# THE PROBLEM:
Every line from the line containing "for node in" through the final line of the data is to be printed exactly; no other line is to appear.

# GIVEN INFORMATION:
begin

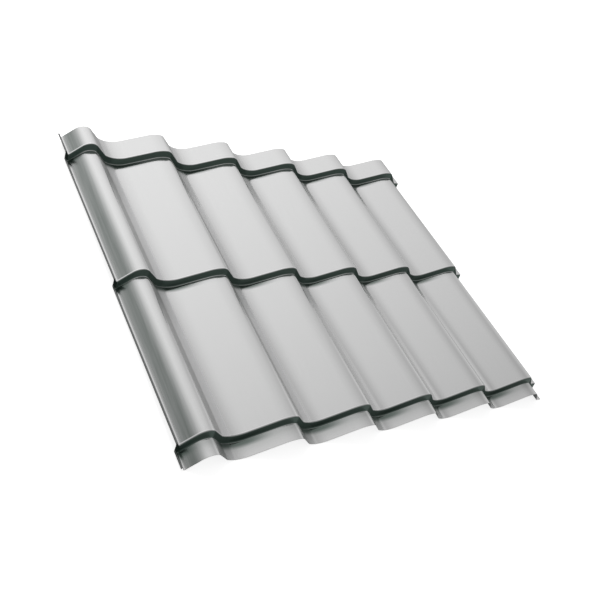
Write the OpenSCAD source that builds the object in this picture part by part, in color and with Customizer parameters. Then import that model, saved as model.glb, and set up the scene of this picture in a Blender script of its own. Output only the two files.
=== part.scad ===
// Tile effect metal roofing sheet: one steel sheet rolled into waves and pressed into tile steps.
// X runs across the waves, Y runs up the roof slope, Z is up, and all sizes are in millimetres.

/* [Sheet] */
// Thickness of the coated steel
sheet_t = 0.6; // [0.4:0.05:1]

/* [Waves across the sheet] */
// Number of whole waves
waves = 5; // [2:1:5]
// Distance from one crest to the next
wave_pitch = 200; // [192:1:212]
// Height from trough to crest
wave_depth = 39; // [36:1:44]
// Slope of the steep side of each wave
flank_angle = 45; // [42:1:52]
// Radius where a crest turns over into its steep side
crest_r = 22; // [16:1:26]
// Radius at the foot of the steep side
foot_r = 16; // [12:1:22]
// Slope at which the foot radius opens into the wider trough
foot_exit_angle = 24; // [18:1:28]
// Radius of the wide trough
trough_r = 72; // [60:1:84]
// Radius where the gentle side of a wave rises into the next crest
crown_r = 90; // [80:1:105]

/* [Tile steps along the sheet] */
// Number of whole tile rows
tile_rows = 2; // [1:1:2]
// Distance from one pressed step to the next
row_pitch = 403; // [350:1:410]
// Height of each pressed step
step_h = 16.5; // [14:0.5:20]
// Distance the step face leans out from top to bottom
step_lean = 4.5; // [3:0.5:12]
// Bend radius along the top of each step
step_top_r = 3; // [2:0.5:4]
// Bend radius along the bottom of each step
step_foot_r = 3; // [2:0.5:4]
// Strip above the highest step, which goes under the sheet above
top_strip = 68; // [50:1:80]
// Strip below the lowest step, which laps over the sheet below
eave_strip = 39; // [25:1:50]

/* [Side that goes under the next sheet] */
// Slope of the outer side of the first crest
under_angle = 48; // [44:1:54]
// Radius over the outer half of the first crest
under_crest_r = 31; // [25:1:35]
// Inner radius of the drain channel
channel_r = 2; // [1.5:0.5:4]
// Slope of the lip that closes the drain channel
lip_angle = 60; // [52:1:66]
// Length of the sloping part of the lip
lip_w = 9; // [7:0.5:12]
// Bend radius at the top of the lip
lip_r = 1.6; // [1.2:0.1:2]
// Height of the edge turned down from the lip
lip_edge = 2; // [1.5:0.5:4]

/* [Side that laps over the next sheet] */
// Bend radius between the last steep side and its flange
flange_r = 6; // [4:1:10]
// Width of the flat flange
flange_w = 16; // [10:1:20]

/* [Hidden] */
// Number of straight pieces that make up each kind of bend
small_count = 2;
bend_count = 3;
crest_count = 4;
trough_count = 5;
// Slopes of a tile row and of a step face, seen from the side
row_slope = atan(step_h / (row_pitch - step_lean));
face_slope = atan(step_h / step_lean);
bend_half_tan = tan((face_slope + row_slope) / 2);
trim = (step_top_r + step_foot_r) * bend_half_tan;
face_len = norm([step_h, step_lean]) - trim;
row_len = norm([row_pitch - step_lean, step_h]) - trim;
top_len = top_strip / cos(row_slope) - step_top_r * bend_half_tan;
eave_len = eave_strip / cos(row_slope) - step_foot_r * bend_half_tan;
// Straight part of the steep side that brings the wave down to its full depth
crest_drop = crest_r * (1 - cos(flank_angle));
foot_drop = foot_r * (cos(foot_exit_angle) - cos(flank_angle));
trough_drop = trough_r * (1 - cos(foot_exit_angle));
flank_len = (wave_depth - crest_drop - foot_drop - trough_drop) / sin(flank_angle);
// Trough position from its crest, and the gentle side as the line that touches trough and crown
foot_run = foot_r * (sin(flank_angle) - sin(foot_exit_angle)) + trough_r * sin(foot_exit_angle);
trough_x = crest_r * sin(flank_angle) + flank_len * cos(flank_angle) + foot_run;
pan_dx = wave_pitch - trough_x;
pan_dz = wave_depth - crown_r - trough_r;
pan_angle = atan2(pan_dz, pan_dx) + asin((crown_r + trough_r) / norm([pan_dx, pan_dz]));
pan_len = sqrt(pan_dx * pan_dx + pan_dz * pan_dz - pow(crown_r + trough_r, 2));
// Straight parts of the two outer sides
under_bends = under_crest_r * (1 - cos(under_angle)) + channel_r * (1 - cos(under_angle));
under_len = (wave_depth - under_bends) / sin(under_angle);
flange_bends = (crest_r + flange_r) * (1 - cos(flank_angle));
over_len = (wave_depth - flange_bends) / sin(flank_angle);

// A place on a path is [distance, height, heading]; a straight keeps the heading
function straight(len_mm) = ["straight", len_mm];

// A bend turns from the heading it meets to a new one, in a number of segments
function bend(radius, heading, segments) = ["bend", radius, heading, segments];

function bend_place(from, radius, a) =
    let (r = a > from[2] ? radius : -radius)
    [from[0] + r * (sin(a) - sin(from[2])), from[1] + r * (cos(from[2]) - cos(a)), a];

function places(move, from) =
    move[0] == "straight"
    ? [[from[0] + move[1] * cos(from[2]), from[1] + move[1] * sin(from[2]), from[2]]]
    : [for (k = [1:move[3]]) bend_place(from, move[1], from[2] + (move[2] - from[2]) * k / move[3])];

function walk(moves, from, i = 0) =
    i == len(moves)
    ? [from]
    : concat([from], walk_on(moves, places(moves[i], from), i));

function walk_on(moves, reached, i) =
    let (n = len(reached))
    concat([for (k = [0:1:n - 2]) reached[k]], walk(moves, reached[n - 1], i + 1));

// Half bend over a crest and down the steep side
over_crest = [bend(crest_r, -flank_angle, crest_count)];

// From one crest through the trough and up the gentle side to the next crest
wave_moves = [
    over_crest[0],
    straight(flank_len),
    bend(foot_r, -foot_exit_angle, small_count),
    bend(trough_r, pan_angle, trough_count),
    straight(pan_len),
    bend(crown_r, 0, bend_count)
];

// Turned-down edge, lip, drain channel and outer side of the first crest
under_moves = [
    straight(lip_edge),
    bend(lip_r, -lip_angle, bend_count),
    straight(lip_w),
    bend(channel_r, under_angle, bend_count),
    straight(under_len),
    bend(under_crest_r, 0, crest_count)
];

over_moves = [
    over_crest[0],
    straight(over_len),
    bend(flange_r, 0, small_count),
    straight(flange_w)
];

all_waves = [for (w = [1:waves]) for (move = wave_moves) move];
across = walk(concat(under_moves, all_waves, over_moves), [0, 0, 90]);

// A pressed step from its foot up over its top bend
step_moves = [
    bend(step_foot_r, face_slope, bend_count),
    straight(face_len),
    bend(step_top_r, -row_slope, bend_count)
];

rows_above = [for (r = [1:tile_rows]) for (move = concat([straight(row_len)], step_moves)) move];
along_moves = concat([straight(eave_len)], step_moves, rows_above, [straight(top_len)]);
along = walk(along_moves, [0, 0, -row_slope]);

cols = len(across);
rows = len(along);

// The steel is offset square to both paths; the two cut ends stay in one upright plane
function square_to(c, d) = [-sin(c) * cos(d), -cos(c) * sin(d), cos(c) * cos(d)];

function end_free(i, d) = i == 0 || i == rows - 1 ? 0 : d;

function down_into(c, d) = let (n = square_to(c, d)) -sheet_t * n / norm(n);

function skin_point(i, j) = [across[j][0], along[i][0], across[j][1] + along[i][1]];

function back_point(i, j) = skin_point(i, j) + down_into(across[j][2], end_free(i, along[i][2]));

face_points = [for (i = [0:rows - 1]) for (j = [0:cols - 1]) skin_point(i, j)];
back_points = [for (i = [0:rows - 1]) for (j = [0:cols - 1]) back_point(i, j)];
all_points = concat(face_points, back_points);

// The origin goes to the middle of the footprint, at the lowest point
function low(axis) = min([for (p = all_points) p[axis]]);

function high(axis) = max([for (p = all_points) p[axis]]);

origin = [(low(0) + high(0)) / 2, (low(1) + high(1)) / 2, low(2)];

function f(i, j) = i * cols + j;

function b(i, j) = (rows + i) * cols + j;

function pair(p, q, r, s) = [[p, q, r], [p, r, s]];

top_faces = [
    for (i = [0:rows - 2]) for (j = [0:cols - 2])
    each pair(f(i, j), f(i + 1, j), f(i + 1, j + 1), f(i, j + 1))
];
back_faces = [
    for (i = [0:rows - 2]) for (j = [0:cols - 2])
    each pair(b(i, j), b(i, j + 1), b(i + 1, j + 1), b(i + 1, j))
];
eave_faces = [
    for (j = [0:cols - 2])
    each pair(f(0, j), f(0, j + 1), b(0, j + 1), b(0, j))
];
ridge_faces = [
    for (j = [0:cols - 2])
    each pair(f(rows - 1, j + 1), f(rows - 1, j), b(rows - 1, j), b(rows - 1, j + 1))
];
under_faces = [
    for (i = [0:rows - 2])
    each pair(f(i + 1, 0), f(i, 0), b(i, 0), b(i + 1, 0))
];
over_faces = [
    for (i = [0:rows - 2])
    each pair(f(i, cols - 1), f(i + 1, cols - 1), b(i + 1, cols - 1), b(i, cols - 1))
];

module roofing_sheet() {
    color([0.74, 0.75, 0.75])
    translate(-origin)
    polyhedron(
        points = all_points,
        faces = concat(top_faces, back_faces, eave_faces, ridge_faces, under_faces, over_faces),
        convexity = 10
    );
}

roofing_sheet();
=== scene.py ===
from math import asin, atan2, atan, cos, degrees, hypot, radians, sin, sqrt, tan

import bmesh
import bpy
from mathutils import Matrix, Vector


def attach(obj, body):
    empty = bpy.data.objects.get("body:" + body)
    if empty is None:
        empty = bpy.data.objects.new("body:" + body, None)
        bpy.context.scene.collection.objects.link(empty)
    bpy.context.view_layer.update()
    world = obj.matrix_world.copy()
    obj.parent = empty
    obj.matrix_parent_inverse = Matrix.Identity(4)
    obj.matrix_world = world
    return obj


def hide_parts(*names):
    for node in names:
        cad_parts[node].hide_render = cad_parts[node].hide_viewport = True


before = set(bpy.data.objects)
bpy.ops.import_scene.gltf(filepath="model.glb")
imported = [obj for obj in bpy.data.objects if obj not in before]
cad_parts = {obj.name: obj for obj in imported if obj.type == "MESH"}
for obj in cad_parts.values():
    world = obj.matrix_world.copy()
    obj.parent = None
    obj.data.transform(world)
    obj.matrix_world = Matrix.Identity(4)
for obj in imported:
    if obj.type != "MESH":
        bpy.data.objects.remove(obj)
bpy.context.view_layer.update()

# Sizes of the sheet, in millimetres and degrees, as in its CAD source
STEEL = 0.6
WAVES = 5
WAVE_PITCH = 200
WAVE_DEPTH = 39
FLANK_ANGLE = 45
CREST_R = 22
FOOT_R = 16
FOOT_EXIT_ANGLE = 24
TROUGH_R = 72
CROWN_R = 90
TILE_ROWS = 2
ROW_PITCH = 403
STEP_H = 16.5
STEP_LEAN = 4.5
STEP_TOP_R = 3
STEP_FOOT_R = 3
TOP_STRIP = 68
EAVE_STRIP = 39
UNDER_ANGLE = 48
UNDER_CREST_R = 31
CHANNEL_R = 2
LIP_ANGLE = 60
LIP_W = 9
LIP_R = 1.6
LIP_EDGE = 2
FLANGE_R = 6
FLANGE_W = 16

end

# ANSWER TO THE PROBLEM:
    for node in names:
        cad_parts[node].hide_render = cad_parts[node].hide_viewport = True


before = set(bpy.data.objects)
bpy.ops.import_scene.gltf(filepath="model.glb")
imported = [obj for obj in bpy.data.objects if obj not in before]
cad_parts = {obj.name: obj for obj in imported if obj.type == "MESH"}
for obj in cad_parts.values():
    world = obj.matrix_world.copy()
    obj.parent = None
    obj.data.transform(world)
    obj.matrix_world = Matrix.Identity(4)
for obj in imported:
    if obj.type != "MESH":
        bpy.data.objects.remove(obj)
bpy.context.view_layer.update()

# Sizes of the sheet, in millimetres and degrees, as in its CAD source
STEEL = 0.6
WAVES = 5
WAVE_PITCH = 200
WAVE_DEPTH = 39
FLANK_ANGLE = 45
CREST_R = 22
FOOT_R = 16
FOOT_EXIT_ANGLE = 24
TROUGH_R = 72
CROWN_R = 90
TILE_ROWS = 2
ROW_PITCH = 403
STEP_H = 16.5
STEP_LEAN = 4.5
STEP_TOP_R = 3
STEP_FOOT_R = 3
TOP_STRIP = 68
EAVE_STRIP = 39
UNDER_ANGLE = 48
UNDER_CREST_R = 31
CHANNEL_R = 2
LIP_ANGLE = 60
LIP_W = 9
LIP_R = 1.6
LIP_EDGE = 2
FLANGE_R = 6
FLANGE_W = 16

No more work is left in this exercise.